We headed straight for the Blue Grotto, probably the number one tourist attraction on Capri but worth trying to see. Turns out that one can get in only 30% of the time due to rough seas, so we were lucky. First you take a largish motor boat to the entrance to the grotto, at which point you line up and wait…

The line-up to get into the Blue Grotto was about an hour long

A series of row boats take in four tourists at a time. We waited about an hour, and then our moment came to get into the boat. The entrance to the grotto is very low, so we are positioned in a particularly intimate way: Basically you sit in between each others’ legs, lying back, and when you go under the entrance, the rowing man also lies down on top of all of you!

These are the rowboats you load into to get into the Grotto

Inside the grotto it really is blue! The rowboat men sing Neapolitan songs to show off the acoustics. Within minutes, you’re out again. Although it is a short visit and not cheap (18 euros per person for the two boats, plus the trip to Capri), it’s the kind of thing you ought to do once in a lifetime, if you can.

Inside the grotto.

The other major thing to do on Capri is to take a chairlift up to the top of Mount Solaro. This old-style chairlift transports a single person at a time and the ride takes about 12 minutes (cost is 10 euros per person, round trip ticket). From 589 meters up there is quite an impressive view!
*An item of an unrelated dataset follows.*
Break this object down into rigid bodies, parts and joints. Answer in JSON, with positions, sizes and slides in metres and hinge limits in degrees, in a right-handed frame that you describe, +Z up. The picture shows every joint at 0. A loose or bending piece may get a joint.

The single chairlift up the mountain
The view from above

As we travel frequently to Italy, we know we’ll be back some day, so we weren’t too worried about seeing everything in the area. We’d already been to Naples and Pompeii with Alexandra on the train once, but otherwise the south of Italy remains to be explored for us. After this positive experience, we hope to come back to this area and see Positano, and would even return to Vietri sul Mare – in the off-season of course!